↓

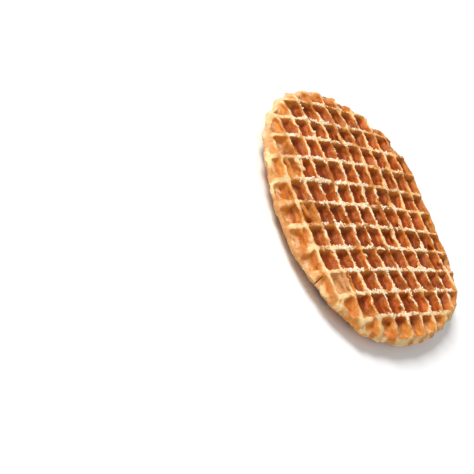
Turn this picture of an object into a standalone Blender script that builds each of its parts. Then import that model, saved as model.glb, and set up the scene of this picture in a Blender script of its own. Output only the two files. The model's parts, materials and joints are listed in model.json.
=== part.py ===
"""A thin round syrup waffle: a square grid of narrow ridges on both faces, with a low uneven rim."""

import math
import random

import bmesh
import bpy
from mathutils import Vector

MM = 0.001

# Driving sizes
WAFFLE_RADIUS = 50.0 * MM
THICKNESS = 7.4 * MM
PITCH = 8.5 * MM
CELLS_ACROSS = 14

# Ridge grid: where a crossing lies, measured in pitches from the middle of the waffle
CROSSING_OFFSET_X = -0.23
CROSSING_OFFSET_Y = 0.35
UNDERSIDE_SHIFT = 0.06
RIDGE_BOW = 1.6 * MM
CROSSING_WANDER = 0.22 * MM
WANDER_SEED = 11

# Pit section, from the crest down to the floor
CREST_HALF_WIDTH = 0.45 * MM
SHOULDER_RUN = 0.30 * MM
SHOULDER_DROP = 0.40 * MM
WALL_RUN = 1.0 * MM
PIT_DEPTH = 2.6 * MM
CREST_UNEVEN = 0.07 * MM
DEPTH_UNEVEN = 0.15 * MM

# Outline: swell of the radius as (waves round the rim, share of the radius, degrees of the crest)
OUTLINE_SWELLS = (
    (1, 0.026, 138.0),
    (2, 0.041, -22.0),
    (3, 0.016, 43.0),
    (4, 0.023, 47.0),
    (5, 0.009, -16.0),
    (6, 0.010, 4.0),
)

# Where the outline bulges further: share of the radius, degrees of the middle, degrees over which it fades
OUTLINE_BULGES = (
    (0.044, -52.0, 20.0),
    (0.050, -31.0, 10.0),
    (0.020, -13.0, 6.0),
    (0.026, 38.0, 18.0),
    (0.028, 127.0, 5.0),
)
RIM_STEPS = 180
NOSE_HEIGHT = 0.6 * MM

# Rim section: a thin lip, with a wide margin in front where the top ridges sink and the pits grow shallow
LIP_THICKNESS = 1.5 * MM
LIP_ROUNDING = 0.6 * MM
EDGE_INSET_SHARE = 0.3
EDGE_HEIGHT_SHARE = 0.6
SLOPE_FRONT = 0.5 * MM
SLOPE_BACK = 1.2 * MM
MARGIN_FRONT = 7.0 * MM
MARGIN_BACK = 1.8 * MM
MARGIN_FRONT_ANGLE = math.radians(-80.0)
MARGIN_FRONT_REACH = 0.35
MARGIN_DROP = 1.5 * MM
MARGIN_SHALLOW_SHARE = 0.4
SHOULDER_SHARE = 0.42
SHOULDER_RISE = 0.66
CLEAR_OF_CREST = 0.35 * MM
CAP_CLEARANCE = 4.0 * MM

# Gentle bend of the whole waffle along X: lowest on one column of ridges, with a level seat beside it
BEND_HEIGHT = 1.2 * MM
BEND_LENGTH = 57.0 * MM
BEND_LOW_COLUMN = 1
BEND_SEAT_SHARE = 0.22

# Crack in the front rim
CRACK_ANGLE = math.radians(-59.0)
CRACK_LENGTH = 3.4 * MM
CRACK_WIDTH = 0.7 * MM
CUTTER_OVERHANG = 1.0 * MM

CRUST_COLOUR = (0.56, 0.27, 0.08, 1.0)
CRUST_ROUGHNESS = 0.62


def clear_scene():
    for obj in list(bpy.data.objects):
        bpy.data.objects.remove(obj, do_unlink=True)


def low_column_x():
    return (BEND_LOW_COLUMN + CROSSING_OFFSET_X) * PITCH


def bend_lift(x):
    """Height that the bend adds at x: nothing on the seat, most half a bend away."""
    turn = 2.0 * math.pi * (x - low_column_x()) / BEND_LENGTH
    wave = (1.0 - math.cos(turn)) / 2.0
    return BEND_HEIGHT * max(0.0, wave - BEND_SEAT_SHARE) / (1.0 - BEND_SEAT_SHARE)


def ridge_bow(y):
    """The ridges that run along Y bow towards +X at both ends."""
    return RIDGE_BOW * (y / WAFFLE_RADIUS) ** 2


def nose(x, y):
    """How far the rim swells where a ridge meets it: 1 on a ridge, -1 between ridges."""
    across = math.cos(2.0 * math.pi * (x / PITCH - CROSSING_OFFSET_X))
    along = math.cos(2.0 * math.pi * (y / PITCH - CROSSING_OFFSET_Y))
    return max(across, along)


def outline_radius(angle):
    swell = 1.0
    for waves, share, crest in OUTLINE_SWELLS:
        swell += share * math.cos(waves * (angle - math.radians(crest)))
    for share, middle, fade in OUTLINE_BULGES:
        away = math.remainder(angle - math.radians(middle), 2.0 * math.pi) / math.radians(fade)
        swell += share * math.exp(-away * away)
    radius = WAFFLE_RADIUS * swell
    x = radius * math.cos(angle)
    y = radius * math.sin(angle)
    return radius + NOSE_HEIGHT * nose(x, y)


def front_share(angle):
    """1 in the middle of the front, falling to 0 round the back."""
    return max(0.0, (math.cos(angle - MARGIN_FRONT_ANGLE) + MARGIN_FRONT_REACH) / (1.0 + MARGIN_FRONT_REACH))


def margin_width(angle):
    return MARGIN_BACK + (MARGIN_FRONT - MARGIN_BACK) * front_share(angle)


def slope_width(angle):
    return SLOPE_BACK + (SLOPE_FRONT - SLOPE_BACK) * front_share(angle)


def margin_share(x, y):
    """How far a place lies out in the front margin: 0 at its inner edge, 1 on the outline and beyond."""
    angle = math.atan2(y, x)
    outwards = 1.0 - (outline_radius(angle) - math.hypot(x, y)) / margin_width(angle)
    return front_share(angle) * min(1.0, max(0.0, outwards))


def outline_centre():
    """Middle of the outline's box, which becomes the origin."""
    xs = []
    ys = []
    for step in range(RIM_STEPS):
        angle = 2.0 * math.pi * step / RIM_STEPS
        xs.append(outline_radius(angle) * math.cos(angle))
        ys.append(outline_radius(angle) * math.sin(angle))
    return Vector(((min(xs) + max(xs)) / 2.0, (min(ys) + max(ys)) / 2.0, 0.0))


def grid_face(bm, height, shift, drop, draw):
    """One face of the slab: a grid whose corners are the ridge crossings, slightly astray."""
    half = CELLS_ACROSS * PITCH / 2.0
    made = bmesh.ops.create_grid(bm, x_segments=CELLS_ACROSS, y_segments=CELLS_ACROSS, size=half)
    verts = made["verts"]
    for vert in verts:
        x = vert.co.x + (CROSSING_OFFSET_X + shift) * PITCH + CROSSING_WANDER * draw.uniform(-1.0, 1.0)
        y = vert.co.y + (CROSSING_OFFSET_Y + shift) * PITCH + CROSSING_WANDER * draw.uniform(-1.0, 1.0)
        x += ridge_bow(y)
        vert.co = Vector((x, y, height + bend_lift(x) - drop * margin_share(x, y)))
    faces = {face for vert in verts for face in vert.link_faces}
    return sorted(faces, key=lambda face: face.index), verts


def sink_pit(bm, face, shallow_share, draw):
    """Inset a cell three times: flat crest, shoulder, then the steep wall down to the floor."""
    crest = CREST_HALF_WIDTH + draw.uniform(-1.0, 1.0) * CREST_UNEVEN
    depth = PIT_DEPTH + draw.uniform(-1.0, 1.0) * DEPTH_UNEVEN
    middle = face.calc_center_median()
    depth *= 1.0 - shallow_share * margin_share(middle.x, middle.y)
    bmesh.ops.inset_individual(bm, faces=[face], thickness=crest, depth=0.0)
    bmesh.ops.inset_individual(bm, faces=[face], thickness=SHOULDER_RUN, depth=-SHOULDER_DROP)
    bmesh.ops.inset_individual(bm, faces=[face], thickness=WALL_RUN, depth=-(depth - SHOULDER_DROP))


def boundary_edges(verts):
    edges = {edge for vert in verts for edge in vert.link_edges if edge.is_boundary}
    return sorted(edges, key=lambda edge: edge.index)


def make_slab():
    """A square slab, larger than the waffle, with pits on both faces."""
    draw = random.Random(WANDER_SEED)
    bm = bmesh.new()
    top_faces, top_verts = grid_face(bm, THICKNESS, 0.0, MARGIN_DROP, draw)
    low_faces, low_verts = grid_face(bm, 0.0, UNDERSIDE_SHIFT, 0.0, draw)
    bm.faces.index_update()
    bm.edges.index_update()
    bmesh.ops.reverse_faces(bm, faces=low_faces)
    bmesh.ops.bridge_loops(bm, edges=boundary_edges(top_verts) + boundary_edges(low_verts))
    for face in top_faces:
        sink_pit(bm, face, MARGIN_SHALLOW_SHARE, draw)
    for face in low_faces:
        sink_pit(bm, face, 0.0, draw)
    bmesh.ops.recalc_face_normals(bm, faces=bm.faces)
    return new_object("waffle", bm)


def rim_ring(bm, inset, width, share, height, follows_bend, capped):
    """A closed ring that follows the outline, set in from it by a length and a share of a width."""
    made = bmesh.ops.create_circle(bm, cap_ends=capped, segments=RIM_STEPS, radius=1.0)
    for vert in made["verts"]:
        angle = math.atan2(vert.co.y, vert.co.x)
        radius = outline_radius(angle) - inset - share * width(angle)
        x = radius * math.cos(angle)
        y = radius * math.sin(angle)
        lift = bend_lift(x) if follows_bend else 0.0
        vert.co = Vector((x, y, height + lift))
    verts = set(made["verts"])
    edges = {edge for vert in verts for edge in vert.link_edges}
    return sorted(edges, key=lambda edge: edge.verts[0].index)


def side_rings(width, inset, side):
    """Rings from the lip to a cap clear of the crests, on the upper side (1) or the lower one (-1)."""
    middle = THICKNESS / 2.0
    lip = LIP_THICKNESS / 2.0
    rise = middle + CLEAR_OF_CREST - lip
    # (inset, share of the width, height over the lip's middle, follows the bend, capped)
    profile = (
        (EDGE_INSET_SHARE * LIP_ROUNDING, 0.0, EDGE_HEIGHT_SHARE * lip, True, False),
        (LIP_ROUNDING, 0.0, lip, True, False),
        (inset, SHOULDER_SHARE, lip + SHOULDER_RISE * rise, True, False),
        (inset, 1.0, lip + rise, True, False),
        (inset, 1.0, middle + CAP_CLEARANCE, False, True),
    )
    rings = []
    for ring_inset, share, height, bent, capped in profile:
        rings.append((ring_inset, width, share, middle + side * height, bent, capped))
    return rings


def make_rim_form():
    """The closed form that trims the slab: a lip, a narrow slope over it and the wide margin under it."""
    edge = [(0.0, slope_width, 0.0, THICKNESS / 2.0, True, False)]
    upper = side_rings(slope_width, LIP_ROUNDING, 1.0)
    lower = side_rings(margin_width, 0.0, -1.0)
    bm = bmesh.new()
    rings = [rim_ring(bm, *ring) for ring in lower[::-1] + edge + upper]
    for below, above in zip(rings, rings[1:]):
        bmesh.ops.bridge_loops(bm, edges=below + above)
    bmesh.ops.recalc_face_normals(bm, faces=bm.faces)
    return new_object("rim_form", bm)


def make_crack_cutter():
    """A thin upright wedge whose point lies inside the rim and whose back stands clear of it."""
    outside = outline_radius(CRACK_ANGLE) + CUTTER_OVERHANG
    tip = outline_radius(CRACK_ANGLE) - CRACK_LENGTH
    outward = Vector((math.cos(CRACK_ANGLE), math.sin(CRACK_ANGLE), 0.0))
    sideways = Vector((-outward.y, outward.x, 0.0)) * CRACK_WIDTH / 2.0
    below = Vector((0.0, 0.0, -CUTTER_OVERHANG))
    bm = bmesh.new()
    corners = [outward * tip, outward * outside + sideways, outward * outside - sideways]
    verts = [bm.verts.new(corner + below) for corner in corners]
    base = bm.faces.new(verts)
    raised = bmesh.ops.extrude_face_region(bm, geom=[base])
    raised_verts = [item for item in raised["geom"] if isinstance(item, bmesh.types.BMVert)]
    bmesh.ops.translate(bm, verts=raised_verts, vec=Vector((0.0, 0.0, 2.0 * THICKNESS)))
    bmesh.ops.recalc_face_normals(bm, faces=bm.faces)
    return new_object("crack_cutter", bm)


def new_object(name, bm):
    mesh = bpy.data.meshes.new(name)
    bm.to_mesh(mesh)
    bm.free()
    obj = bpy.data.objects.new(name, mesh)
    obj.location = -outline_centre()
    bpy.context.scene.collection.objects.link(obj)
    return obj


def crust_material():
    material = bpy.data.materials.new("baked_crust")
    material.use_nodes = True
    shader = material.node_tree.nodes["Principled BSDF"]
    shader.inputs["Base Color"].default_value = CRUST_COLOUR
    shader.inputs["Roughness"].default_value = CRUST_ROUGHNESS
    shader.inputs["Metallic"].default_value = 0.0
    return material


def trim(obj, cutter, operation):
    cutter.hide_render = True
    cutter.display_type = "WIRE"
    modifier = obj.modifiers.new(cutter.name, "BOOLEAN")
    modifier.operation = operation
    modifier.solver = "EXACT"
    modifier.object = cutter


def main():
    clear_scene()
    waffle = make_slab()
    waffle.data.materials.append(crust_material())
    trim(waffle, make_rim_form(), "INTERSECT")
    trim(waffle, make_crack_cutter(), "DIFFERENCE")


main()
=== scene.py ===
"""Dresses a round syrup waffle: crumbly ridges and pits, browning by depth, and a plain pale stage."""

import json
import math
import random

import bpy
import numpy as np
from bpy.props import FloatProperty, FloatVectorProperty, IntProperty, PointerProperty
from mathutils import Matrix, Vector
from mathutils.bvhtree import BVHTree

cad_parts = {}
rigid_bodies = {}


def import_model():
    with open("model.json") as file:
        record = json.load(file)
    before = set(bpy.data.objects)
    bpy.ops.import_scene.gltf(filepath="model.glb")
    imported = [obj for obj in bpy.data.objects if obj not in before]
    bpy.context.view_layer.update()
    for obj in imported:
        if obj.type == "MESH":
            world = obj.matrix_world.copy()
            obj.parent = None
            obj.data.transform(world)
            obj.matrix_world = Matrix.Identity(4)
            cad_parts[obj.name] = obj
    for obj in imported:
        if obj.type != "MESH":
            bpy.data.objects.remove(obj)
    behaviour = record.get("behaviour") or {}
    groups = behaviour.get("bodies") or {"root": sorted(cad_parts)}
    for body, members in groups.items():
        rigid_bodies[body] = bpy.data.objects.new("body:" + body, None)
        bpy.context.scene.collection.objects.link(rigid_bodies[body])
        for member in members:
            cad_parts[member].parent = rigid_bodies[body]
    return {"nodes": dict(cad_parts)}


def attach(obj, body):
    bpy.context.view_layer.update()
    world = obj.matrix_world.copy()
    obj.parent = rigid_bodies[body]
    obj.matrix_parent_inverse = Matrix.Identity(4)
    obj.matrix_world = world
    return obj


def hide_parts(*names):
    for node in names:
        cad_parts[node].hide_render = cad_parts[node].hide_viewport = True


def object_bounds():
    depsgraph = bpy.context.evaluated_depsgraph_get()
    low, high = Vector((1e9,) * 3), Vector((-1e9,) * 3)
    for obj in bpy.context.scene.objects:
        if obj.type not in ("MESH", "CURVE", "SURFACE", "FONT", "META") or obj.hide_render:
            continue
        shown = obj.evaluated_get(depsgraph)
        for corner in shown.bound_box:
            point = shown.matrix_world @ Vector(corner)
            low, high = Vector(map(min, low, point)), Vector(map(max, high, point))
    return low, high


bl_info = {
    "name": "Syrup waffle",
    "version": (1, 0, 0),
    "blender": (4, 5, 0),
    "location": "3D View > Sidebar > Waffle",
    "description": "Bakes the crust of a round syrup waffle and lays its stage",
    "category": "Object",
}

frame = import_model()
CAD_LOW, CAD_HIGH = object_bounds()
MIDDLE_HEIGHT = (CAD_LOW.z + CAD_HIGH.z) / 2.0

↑

DIRECTIVE: Return only the lines from the beginning of the material up to and including the line with "CELLS_ACROSS = 14", exactly as written.

FULL OUTPUT:
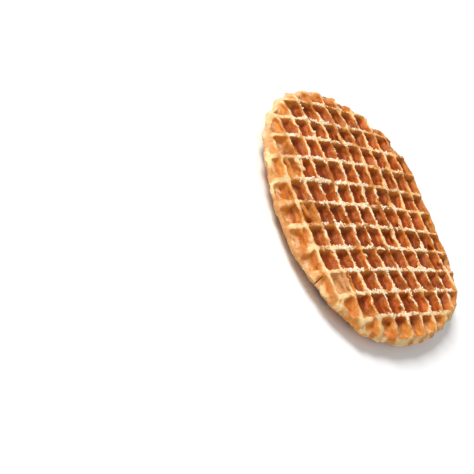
Turn this picture of an object into a standalone Blender script that builds each of its parts. Then import that model, saved as model.glb, and set up the scene of this picture in a Blender script of its own. Output only the two files. The model's parts, materials and joints are listed in model.json.
=== part.py ===
"""A thin round syrup waffle: a square grid of narrow ridges on both faces, with a low uneven rim."""

import math
import random

import bmesh
import bpy
from mathutils import Vector

MM = 0.001

# Driving sizes
WAFFLE_RADIUS = 50.0 * MM
THICKNESS = 7.4 * MM
PITCH = 8.5 * MM
CELLS_ACROSS = 14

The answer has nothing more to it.